As I discussed last month, Mary Portas and Bill Grimsey have issued reports giving their take on how we can revive our high streets, or least manage the changes wrought by protracted recession and the tide of history. In other news, there’s recently been a policy announcement by Ed Miliband whereby small businesses would be assisted under a future Labour government by an exemption from business rates for small businesses in premises with a rateable value of less than £50,000. How the latter would work in practice I don’t quite know but it’s keeping the high street debate on the public agenda.
You may also have seen Edward de Mesquita’s somewhat naïve and ill-informed piece in the Ham & High a few weeks back, advocating greater local authority influence on how, and to whom, landlords can let their premises.
One thing I’m a long way from convinced about is that “national”, legislation-backed, one-size-fits-all solutions are the answer – there’s a huge difference in culture, catchment area and purpose between the likes of Muswell Hill, Crouch End and Highgate, each with relatively affluent demographics and a mainly local custom base, and town centres such as Wood Green (to use a nearby example). Further out of London you have town and city centres that fulfil a somewhat different set of needs, catering as they do for a geographically large area with varying demographics .
What I’m advocating are solutions based on local knowledge, local requirements and local cooperation, unencumbered by huge rafts of “national” legislation and free from the vagaries of Government policy changes. Both Portas and Grimsey propose the setting up of Town Teams or Commissions, and in fact this, with a few tweaks, is one recommendation I did like.
So how might things work in our area? Here’s a way I think we could take matters forward.
I’m not, by the way, proposing to go into the financial side of things in terms of support for small businesses such as grants, Business Rate reform etc. – that warrants a whole article in itself!

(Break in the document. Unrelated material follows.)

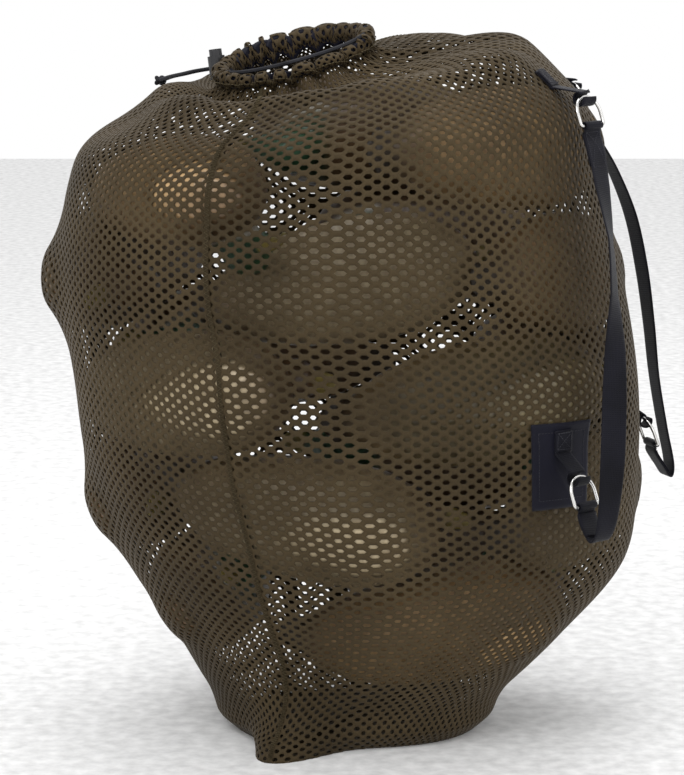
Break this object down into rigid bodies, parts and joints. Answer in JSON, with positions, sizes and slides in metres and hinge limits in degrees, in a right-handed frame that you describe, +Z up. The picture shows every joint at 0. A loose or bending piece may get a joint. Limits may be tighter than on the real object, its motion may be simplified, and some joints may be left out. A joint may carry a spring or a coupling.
{
  "type": "mesh ball bag",
  "caption": "Tall mesh sack with a gathered drawcord mouth, a sliding cord lock and two webbing shoulder straps on D-rings, packed full of hollow plastic duck decoys.",
  "frame": {"origin": "middle of the bounding box at the floor", "axes": "+Z up through the mouth, +X towards the strap side, +Y to the back of the pictured view"},
  "size_m": [0.666, 0.4754, 0.7391],
  "materials": {
    "net": "open knitted polyester net",
    "seam": "folded and overlocked net",
    "cord": "braided nylon cord",
    "lock": "moulded, fine grain",
    "spring": "spring wire",
    "webbing": "flat woven nylon webbing",
    "steel": "nickel plated",
    "nylon": "coated pack cloth",
    "decoy_plastic": "blow moulded, painted"
  },
  "bodies": {
    "sack": {"strap_side_panel": "net", "plain_panel": "net", "front_seam": "seam", "back_seam": "seam", "bottom_seam": "seam", "mouth_casing": "seam", "drawcord_loop": "cord", "drawcord_tail_a": "cord", "drawcord_tail_b": "cord", "tail_knot": "cord", "near_upper_tab": "webbing", "near_lower_tab": "webbing", "near_patch": "nylon", "far_upper_tab": "webbing", "far_lower_tab": "webbing", "far_patch": "nylon", "decoy_01": "decoy_plastic", "decoy_02": "decoy_plastic", "decoy_03": "decoy_plastic", "decoy_04": "decoy_plastic", "decoy_05": "decoy_plastic", "decoy_06": "decoy_plastic", "decoy_07": "decoy_plastic", "decoy_08": "decoy_plastic", "decoy_09": "decoy_plastic", "decoy_10": "decoy_plastic", "decoy_11": "decoy_plastic", "decoy_12": "decoy_plastic", "decoy_13": "decoy_plastic", "decoy_14": "decoy_plastic", "decoy_15": "decoy_plastic", "decoy_16": "decoy_plastic", "decoy_17": "decoy_plastic", "decoy_18": "decoy_plastic"},
    "near_upper_ring_body": {"near_upper_ring": "steel"},
    "near_lower_ring_body": {"near_lower_ring": "steel"},
    "near_strap_body": {"near_strap": "webbing"},
    "far_upper_ring_body": {"far_upper_ring": "steel"},
    "far_lower_ring_body": {"far_lower_ring": "steel"},
    "far_strap_body": {"far_strap": "webbing"},
    "cord_lock": {"cord_lock_body": "lock", "cord_lock_spring": "spring"},
    "lock_button": {"cord_lock_button": "lock"}
  },
  "joints": [
    {"name": "near_ring_swing", "type": "hinge", "parent": "sack", "child": "near_upper_ring_body", "pos_m": [0.21561, -0.10073, 0.67206], "axis": [-0.7193, -0.6947, 0], "range_deg": [0, 72]},
    {"name": "near_strap_lift", "type": "hinge", "parent": "near_upper_ring_body", "child": "near_strap_body", "pos_m": [0.22341, -0.10881, 0.64425], "axis": [-0.7193, -0.6947, 0], "range_deg": [-72, 0]},
    {"name": "near_lower_ring_swing", "type": "hinge", "parent": "sack", "child": "near_lower_ring_body", "pos_m": [0.20737, -0.19524, 0.30406], "axis": [-0.7193, -0.6947, 0], "range_deg": [0, 72]},
    {"name": "far_ring_swing", "type": "hinge", "parent": "sack", "child": "far_upper_ring_body", "pos_m": [0.21801, 0.10297, 0.66998], "axis": [0.3584, -0.9336, 0], "range_deg": [0, 72]},
    {"name": "far_strap_lift", "type": "hinge", "parent": "far_upper_ring_body", "child": "far_strap_body", "pos_m": [0.2285, 0.107, 0.64216], "axis": [0.3584, -0.9336, 0], "range_deg": [-72, 0]},
    {"name": "far_lower_ring_swing", "type": "hinge", "parent": "sack", "child": "far_lower_ring_body", "pos_m": [0.29752, 0.08376, 0.31101], "axis": [0.3584, -0.9336, 0], "range_deg": [0, 72]},
    {"name": "cord_lock_slide", "type": "slide", "parent": "sack", "child": "cord_lock", "axis": [-0.7595, 0.6293, -0.1644], "range_m": [0, 0.02]},
    {"name": "button_press", "type": "slide", "parent": "cord_lock", "child": "lock_button", "axis": [0.1266, -0.1049, -0.9864], "range_m": [0, 0.003], "stiffness_N_per_m": 300, "deforming": ["cord_lock_spring"]}
  ],
  "couplings": [
    {"joint": "near_strap_lift", "follows": "near_ring_swing", "ratio": -1},
    {"joint": "near_lower_ring_swing", "follows": "near_ring_swing", "ratio": 1},
    {"joint": "far_strap_lift", "follows": "far_ring_swing", "ratio": -1},
    {"joint": "far_lower_ring_swing", "follows": "far_ring_swing", "ratio": 1}
  ]
}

From my own observation of social media, anecdotal evidence gleaned from local conversations, and the insight afforded by 27 years’ residence in the area, it’s evident that people’s boxes in our part of North London are ticked by having a substantial element of retail and leisure services provided by locally-based independent businesses, with a wide selection of good-quality, and again independent, cafes plus an “evening economy” including bars and restaurants plus music and comedy venues; there isn’t, however, any apparent demand for “national chain” clothes shops. We have also the evidence of successful local events to demonstrate that residents in our area have a strong sense of community.
In my opinion, we should develop mutual understanding and a co-operative relationship between the four interest groups critical to maintaining and enhancing the well-being of our high streets – local landlords, local retailers, the Local Authority, and a representative cross-section of the local customer base : this can be greatly assisted, I believe, by the creation of an effective “Town Team” to use Mary’s nomenclature – a high street strategy group, if you like – where all four elements can work together to ensure that residents’ demand for services is catered for. Retailers could operate and succeed in a market to which their offer is demonstrably suited, and landlords can be both helped to avoid the drain on resources of empty properties and what I call “desperation lettings” to charity shops and short-term tenants. Landlords could, potentially, achieve lettings to tenants for whose services there is an identifiable local demand (the latter to the benefit of both “lessor” and “lessee”).
I’m not however, advocating an overly formal structure as is favoured by others so much as a forum for exchange of ideas, promoting mutual interest and understanding, and the provision of research data and advice that could assist all interested parties.
Such a forum could also be instrumental in providing succeeding generations of businesses, especially new ventures starting up on the back of changing shopping habits, with help and advice to open their doors, survive the difficult early years, flourish and expand. There could even be a “new business” group to provide advice, counselling and research on markets and demand, plus help to put together business plans sufficiently robust to convince landlords to take a chance on them rather than go down the “desperation letting” route, with perhaps a database to keep landlords aware of businesses that may be suitable for their available premises.
The forum could also provide focus and support for dealing with matters of common concern to the retail community such as the current debate (both local and national) about parking problems and contentious local property developments.
My belief is that such a structure should grow organically, as the benefits of its existence become apparent, so there’s less chance of rule by committee and bureaucracy stifling creativity and a commercial approach.
The above may sound a bit Utopian (Quixotic, even…), and there are any number of practical issues to addressed in setting up such a group – remit, composition and how people would be appointed – but I believe it would ultimately be to the benefit of everyone to take part, as it could go a long way towards achieving a healthy local retail community providing the offers and facilities local people want, would help deal with changing times and fluctuating economic conditions, and could create an environment where existing businesses have a better chance of surviving, and new ventures could keep things fresh whilst having a decent opportunity to establish themselves.